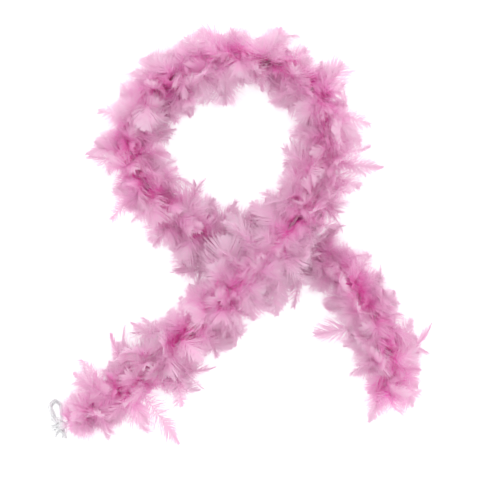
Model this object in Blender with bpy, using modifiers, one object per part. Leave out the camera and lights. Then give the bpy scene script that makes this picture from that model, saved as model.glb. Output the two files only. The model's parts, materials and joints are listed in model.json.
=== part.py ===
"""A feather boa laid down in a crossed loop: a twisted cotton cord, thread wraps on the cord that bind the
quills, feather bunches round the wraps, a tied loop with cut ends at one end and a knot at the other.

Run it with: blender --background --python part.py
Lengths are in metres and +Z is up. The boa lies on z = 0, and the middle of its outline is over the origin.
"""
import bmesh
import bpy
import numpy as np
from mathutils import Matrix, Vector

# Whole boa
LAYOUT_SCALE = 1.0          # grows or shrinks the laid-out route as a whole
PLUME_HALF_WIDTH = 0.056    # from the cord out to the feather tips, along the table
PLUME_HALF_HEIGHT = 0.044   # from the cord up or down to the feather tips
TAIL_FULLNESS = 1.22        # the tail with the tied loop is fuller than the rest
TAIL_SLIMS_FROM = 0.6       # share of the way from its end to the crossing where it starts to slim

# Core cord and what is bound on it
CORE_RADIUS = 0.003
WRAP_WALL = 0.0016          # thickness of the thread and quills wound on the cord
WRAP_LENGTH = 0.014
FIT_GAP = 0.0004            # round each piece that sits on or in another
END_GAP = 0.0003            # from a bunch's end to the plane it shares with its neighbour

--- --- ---

▸ What to do: Reproduce the data in full, exactly as presented.

▸ Answer in full:
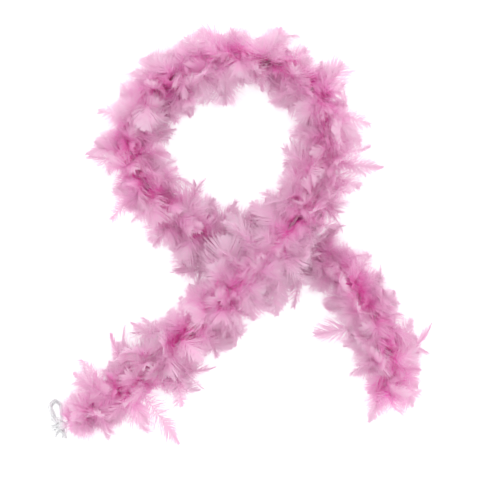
Model this object in Blender with bpy, using modifiers, one object per part. Leave out the camera and lights. Then give the bpy scene script that makes this picture from that model, saved as model.glb. Output the two files only. The model's parts, materials and joints are listed in model.json.
=== part.py ===
"""A feather boa laid down in a crossed loop: a twisted cotton cord, thread wraps on the cord that bind the
quills, feather bunches round the wraps, a tied loop with cut ends at one end and a knot at the other.

Run it with: blender --background --python part.py
Lengths are in metres and +Z is up. The boa lies on z = 0, and the middle of its outline is over the origin.
"""
import bmesh
import bpy
import numpy as np
from mathutils import Matrix, Vector

# Whole boa
LAYOUT_SCALE = 1.0          # grows or shrinks the laid-out route as a whole
PLUME_HALF_WIDTH = 0.056    # from the cord out to the feather tips, along the table
PLUME_HALF_HEIGHT = 0.044   # from the cord up or down to the feather tips
TAIL_FULLNESS = 1.22        # the tail with the tied loop is fuller than the rest
TAIL_SLIMS_FROM = 0.6       # share of the way from its end to the crossing where it starts to slim

# Core cord and what is bound on it
CORE_RADIUS = 0.003
WRAP_WALL = 0.0016          # thickness of the thread and quills wound on the cord
WRAP_LENGTH = 0.014
FIT_GAP = 0.0004            # round each piece that sits on or in another
END_GAP = 0.0003            # from a bunch's end to the plane it shares with its neighbour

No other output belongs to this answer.